Rather than easing up, Robinson’s recent projects have doubled down on that discomfort. In Andrew DeYoung’s movie Friendship, he’s a lonely suburban dad who becomes obsessed with befriending Paul Rudd’s TV weatherman once he discovers they’re neighbors. Rudd’s character is a smug, insufferable dope, like a child’s version of what a cool grown-up would be, but the worse he treats Robinson’s hapless schmo, the more intense his platonic overtures become. By the end, Robinson’s character had debased himself in such spectacularly cringey fashion that I could barely stand to look at the screen—and I’m glad I watched the movie in a theater, because I might not have been able to stick it out at home—but that excruciating anxiety had also become perversely fascinating, almost a solid object hovering in the air beside me. And the longer Robinson and his collaborators force you to sit with it, the more engrossing it becomes. The Chair Company is eight episodes long.
With a beautiful wife, Barb (Lake Bell), two kids—Natalie (Sophia Lillis), who’s about to get married, and Seth (Will Price), who’s fielding athletic recruitment offers from several colleges—and a management position at a local firm, Ron Trosper has what as recently as a few decades ago might have been considered the perfect life. But even when his family gathers at a restaurant to celebrate his recent run of success, he can’t sit back and enjoy it. In the first episode, which DeYoung directed, a waitress slides up the Trospers’ table to gush over Seth’s performance in a recent game, and when the son tries to shift the center of attention back to his dad’s big news, that he’s been assigned to oversee the construction of a new shopping mall, the young woman just looks confused: Do they even still build those? That night, as he tosses and turns in bed, Ron screams his frustrations into the void: “I swear, I have the worst pillow in town!” Not all the objects of Ron’s ire are inanimate. For one, there’s the peppy co-worker (Jim Downey) who’s decided that the best way to keep everyone’s spirits up is to regularly fill the air with soap bubbles. But it’s telling that he feels so victimized by a cloth sack stuffed with polyfill—and thus not entirely surprising when his enemies list expands to include office furniture.
What’s important about “the chair incident” is not what it is but how it makes Ron feel: humiliated, undermined, singled out. And because he feels that way, it must be somebody’s fault. At first, he claims to be acting out of civic concern, sending “PLEASE READ! VERY BIG PROBLEM!” emails to the generic customer service address on the chair manufacturer’s website. But when those emails bounce back, he becomes obsessed with the idea that there’s something more sinister at stake, a vast scheme to … well, he’s not quite sure, and The Chair Company is in no rush to clear things up. By the end of the first episode, when a drainpipe-wielding goon comes out of the darkness to tell him to knock it off, the implication is strong that something is going on. But it’s as if you’re watching a paranoid thriller where the shadowy secret society’s aim is not to assassinate a presidential candidate or start World War III but to make a middle-aged white man look foolish at work.

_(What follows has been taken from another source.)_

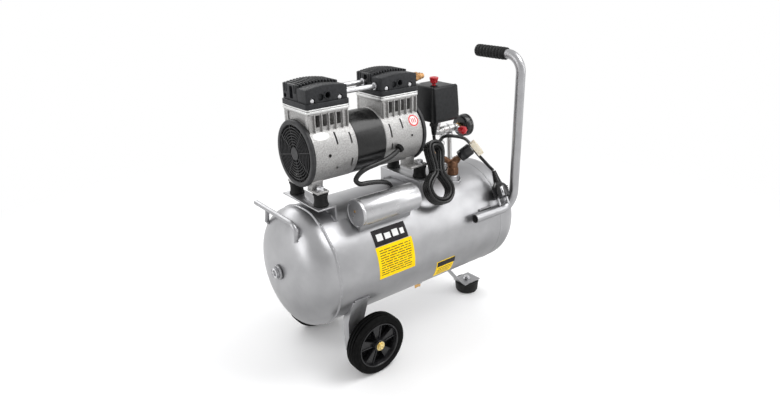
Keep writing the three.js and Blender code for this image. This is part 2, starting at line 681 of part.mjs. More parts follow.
// ---- Riser, manifold, switch, gauge and outlet --------------------------------------------------
function makeControls() {
  const low = TANK_Z + TANK_RADIUS + 8 + 2 * GAP;
  const high = MANIFOLD_Z - MANIFOLD_RADIUS - GAP;
  put(group(), "riser_tube", rod(v3(RISER_X, 0, low), v3(RISER_X - 4, 0, high), 6, 14), steel);

  const controls = group(0, 0, MANIFOLD_Z);
  const r = MANIFOLD_RADIUS;
  const manifold = joined(
    rod(v3(120, 0, 0), v3(GAUGE_X - GAP, 0, 0), r, 14),
    rod(v3(128, 0, 0), v3(128, 0, SWITCH.z0 - MANIFOLD_Z - GAP), r - 1, 14),
    rod(v3(TAP_X, 0, 0), v3(TAP_X, -20, 0), 7, 6),
    rod(v3(TAP_X, 0, 0), v3(TAP_X, 24, 0), 5, 12),
    rod(v3(RELIEF_X, 0, 0), v3(RELIEF_X, 0, -18), 6.5, 6),
  );
  const tapBore = rod(v3(TAP_X, -30, 0), v3(TAP_X, -12, 0), 3, 12);
  const pullBore = rod(v3(RELIEF_X, 0, -30), v3(RELIEF_X, 0, -10), 2.6, 12);
  put(controls, "manifold", cut(manifold, tapBore, pullBore), steel);

  const lobes = [0, 1, 2].map((i) => box(-2.6, 2.6, -18, -3, -8.5, 8.5).rotateY((Math.PI * i) / 3));
  const stem = rod(v3(0, 0, 0), v3(0, 7.4, 0), 2.5, 12);
  const tap = joined(stem, rod(v3(0, -16, 0), v3(0, 0, 0), 6.5, 12), ...lobes);
  put(group(TAP_X, -20 - GAP, MANIFOLD_Z), "outlet_tap", tap, redPlastic);

  const eye = new THREE.TorusGeometry(6, 1.3, 6, 14).rotateX(Math.PI / 2).translate(0, 0, -13);
  const pull = joined(rod(v3(0, 0, -8), v3(0, 0, 7), 2, 10), eye);
  put(group(RELIEF_X, 0, MANIFOLD_Z - 18), "safety_valve_pull", pull, steel);

  const s = SWITCH;
  const side = [
    [s.y0 - 6, s.z0 + 6],
    [s.y0 - 6, s.z0 + 22],
    [s.y0, s.z1 - 4],
    [s.y0 + 4, s.z1],
    [s.y1, s.z1],
    [s.y1, s.z0],
    [s.y0, s.z0],
  ];
  const KNOB_X = 112;
  const KNOB_Y = -6;
  const casing = slab("x", side.reverse(), s.x0, s.x1);
  const knobBore = rod(v3(KNOB_X, KNOB_Y, s.z1 - 24), v3(KNOB_X, KNOB_Y, s.z1 + 5), 5, 14);
  put(group(), "pressure_switch", cut(casing, knobBore), blackPlastic);
  const knob = turned(
    [[-14, 0], [-14, 4], [6, 4], [6, 7], [10, 7], [15, 9.5], [17, 9.5], [17, 0]],
    Z,
    [0, 0, 0],
    18,
  );
  put(group(KNOB_X, KNOB_Y, s.z1), "switch_knob", knob, redPlastic);

  const gauge = group(GAUGE_X, 0, MANIFOLD_Z);
  const g = GAUGE_RADIUS;
  const profile = [[0, 0], [0, g - 3], [2, g], [20, g], [20, g - 2], [14, g - 2], [14, 0]];
  put(gauge, "pressure_gauge", turned(profile, X, [0, 0, 0], 28), blackPaint);
  const needle = joined(
    rod(v3(14 + GAP, 0, 0), v3(16.5, 0, 0), 2.5, 10),
    slab("x", [[-1, -5], [1, -5], [0.5, 17], [-0.5, 17]], 14.8, 15.8).rotateX(2.36),
  );
  put(gauge, "gauge_needle", needle, redPlastic);
  put(gauge, "gauge_lens", rod(v3(17.5, 0, 0), v3(19, 0, 0), g - 2 - GAP, 28), clearPlastic);
}
makeCheckValve();
makeControls();

// ---- Capacitor ----------------------------------------------------------------------------------
function makeCapacitor() {
  const tilt = THREE.MathUtils.degToRad(127);
  const reach = TANK_RADIUS + 30;
  const holder = group(0, reach * Math.cos(tilt), TANK_Z + reach * Math.sin(tilt));
  const can = v3(-159, 0, 0);
  const canEnd = v3(-17, 0, 0);
  const shell = joined(
    rod(can, canEnd, 27.5, 28),
    box(-151, -27, -24, 24, -34, -10).rotateX(tilt - Math.PI / 2),
  );
  const tank = rod(v3(-300, 0, 0), v3(300, 0, 0), TANK_RADIUS + GAP, 96);
  tank.translate(0, -reach * Math.cos(tilt), -reach * Math.sin(tilt));
  put(holder, "capacitor_case", cut(shell, tank), silverPaint);
}
makeCapacitor();

// ---- Cables -------------------------------------------------------------------------------------
const smooth = (points) => new THREE.CatmullRomCurve3(points.map((p) => v3(...p)), false, "centripetal");

// From the motor's grommet, in a loop over the capacitor's back, into the capacitor's case.
const MOTOR_LEAD_ROUTE = [
  [-31, -65, 436],
  [-44, -67, 429.5],
  [-66, -70, 423],
  [-92, -71.5, 419],
  [-117, -72, 415.5],
  [-134, -72, 408.5],
  [-142, -72, 398.5],
  [-134, -72, 389.5],
  [-110, -72, 386],
  [-84, -72, 381.5],
  [-62, -66, 372],
  [-50, -58.5, 361],
];

// The mains lead from its gland to the hank, and from the hank over the coil to the plug.
const CORD_START_ROUTE = [
  [104, -16, 426.9],
  [104, -17.5, 419],
  [101, -23.5, 411],
  [97, -31.5, 405],
];
const CORD_ROUTE = [
  [103.5, -44, 428],
  [105, -50, 431.5],
  [110, -58, 433.2],
  [121, -65, 431.5],
  [134, -66.5, 427.5],
  [147, -63.5, 422],
  [160, -58, 415],
  [173, -52.5, 406],
  [186, -49, 394],
  [197, -49.5, 381],
  [206, -54.5, 368.5],
  [213, -63, 357],
  [217.5, -73, 347],
  [219.4, -84.5, 339.6],
];

function makeHank() {
  const top = v3(...HANK_TOP);
  const bottom = v3(...HANK_BOTTOM);
  const up = top.clone().sub(bottom);
  const length = up.length();
  up.normalize();
  const outward = X.clone().cross(up).normalize();
  const across = up.clone().cross(outward).normalize();
  const narrow = 25;
  const wide = 38;
  const outline = [
    ...arc(0, length - narrow, narrow, 0.1, Math.PI - 0.1, 8),
    ...arc(0, wide, wide, Math.PI - 0.1, 2 * Math.PI + 0.1, 10),
  ];
  const half = HANK_THICKNESS / 2;
  const geometry = slab("z", outline, -half, half);
  geometry.applyMatrix4(new THREE.Matrix4().makeBasis(across, up, outward).setPosition(bottom));
  put(group(), "cord_hank", geometry, rubber);
}

function makePlug() {
  const plug = group(...PLUG_CENTRE);
  const axis = v3(-0.17, -0.6, -0.79).normalize();
  plug.quaternion.setFromUnitVectors(Z, axis);
  const r = PLUG_RADIUS;
  const profile = [[-48, 0], [-48, 5.5], [-16, 9], [-14, r - 4], [-9, r], [14, r], [14, 0]];
  const body = turned(profile, Z, [0, 0, 0], 20);
  const pins = [-9.5, 9.5].map((x) => rod(v3(x, 0, 12), v3(x, 0, 32), 2.4, 8));
  put(plug, "mains_plug", joined(body, ...pins), blackPlastic);
}

function makeCables() {
  put(group(), "motor_lead", tubeAlong(smooth(MOTOR_LEAD_ROUTE), MOTOR_LEAD_RADIUS, 8, 20), rubber);
  const gland = joined(
    rod(v3(0, 0, 0), v3(0, 0, -7), 9, 6),
    rod(v3(0, 0, -6), v3(0, 0, -26), 7, 12, 4.4),
  );
  put(group(104, -16, SWITCH.z0 - GAP), "cord_gland", gland, blackPlastic);
  put(group(), "cord_start", tubeAlong(smooth(CORD_START_ROUTE), CORD_RADIUS, 8, 4), rubber);
  put(group(), "cord_run", tubeAlong(smooth(CORD_ROUTE), CORD_RADIUS, 8, 20), rubber);
  makeHank();
  makePlug();
}
makeCables();

compressor.updateMatrixWorld(true);
export default compressor;
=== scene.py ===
"""Portable oil-free air compressor: the looks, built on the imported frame. Lengths are in metres."""

import math
from random import Random

import bmesh
import bpy
from mathutils import Matrix, Vector


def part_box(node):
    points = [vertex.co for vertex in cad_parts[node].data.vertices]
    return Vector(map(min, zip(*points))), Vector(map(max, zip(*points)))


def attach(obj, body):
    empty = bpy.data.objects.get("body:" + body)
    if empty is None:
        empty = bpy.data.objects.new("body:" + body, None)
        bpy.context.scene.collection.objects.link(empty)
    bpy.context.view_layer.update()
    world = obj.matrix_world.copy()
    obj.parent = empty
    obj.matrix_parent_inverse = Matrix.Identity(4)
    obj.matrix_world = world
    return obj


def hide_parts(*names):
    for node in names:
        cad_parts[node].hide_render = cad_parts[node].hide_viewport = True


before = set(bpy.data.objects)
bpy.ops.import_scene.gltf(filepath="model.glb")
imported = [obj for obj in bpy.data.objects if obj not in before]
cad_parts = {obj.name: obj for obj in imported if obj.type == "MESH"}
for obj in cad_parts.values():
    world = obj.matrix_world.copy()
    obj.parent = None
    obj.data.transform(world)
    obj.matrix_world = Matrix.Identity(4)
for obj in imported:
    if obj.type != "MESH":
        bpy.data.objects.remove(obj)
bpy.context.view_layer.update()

X, Y, Z = Vector((1, 0, 0)), Vector((0, 1, 0)), Vector((0, 0, 1))


# ---- Places taken from the frame -----------------------------------------------------------------
class Box:
    """A CAD node's box at rest."""

    def __init__(self, *nodes):
        boxes = [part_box(node) for node in nodes]
        self.lo = Vector([min(low[i] for low, _ in boxes) for i in range(3)])
        self.hi = Vector([max(high[i] for _, high in boxes) for i in range(3)])
        self.mid = (self.lo + self.hi) / 2
        self.size = self.hi - self.lo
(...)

As Ron’s investigations take him further afield—as he finds out just how high this thing goes—The Chair Company takes on a layer of increasingly surreal menace: less Office Space, more Mulholland Drive. He tracks the goon’s flamboyantly patterned shirt to a clothing store whose clerk insists he knows just who it belongs to, because the strained buttons around the gut could belong only to a man who’s “at his limit.” The clerk repeats that phrase several times in an even, affectless monotone, and the more he does, the more it starts to feel as if he’s speaking in code, gesturing at a reality that neither we nor Ron can quite make out. The actor who plays the part doesn’t seem to have any previous screen credits, which might account for the off-kilter delivery, but even the series’ seasoned pros, like Lake Bell and Lou Diamond Phillips, who plays Ron’s glad-handing boss, seem to have been coached to act as if they don’t know how to act. Robinson is a singular performer with an awfully narrow range, which he periodically pushes himself beyond for the sake of comedic unease. (You don’t see a man crying; you see an actor trying to play one, and wince at how far he is from pulling it off.) But it’s not just a matter of making the other actors lower themselves to his level. Their flat, almost rote line readings keep us in Ron’s permanently baffled shoes, unable to comprehend what they’re doing or why they’re doing it. And that makes the whole world feel like one big conspiracy, a place where people carry on as if their behavior makes sense when it’s clear that they’re all out of their minds.
Four hours of this is, to be clear, a lot. (I’ve seen only seven of eight episodes, but the last could be half an hour of bunnies bouncing on trampolines and it wouldn’t change things.) But the a-lotness is very much the point, and the more its steadily spiraling plot unravels, the more sense Robinson’s bug-eyed rantings start to make. The Chair Company’s office-supply cabal may be utterly ludicrous, but it runs side by side with a string of more plausible yet equally absurd indignities: getting hauled into Human Resources because of an inadvertent impropriety, or having to reconceive an entire project because of a minor online gripe. “I’m right about a lot of things that people have zero idea that they even know is going on,” Ron tells one skeptical co-worker, and though his grasp of the truth is as shaky as his syntax, he’s righter than he knows, if not as right as he thinks.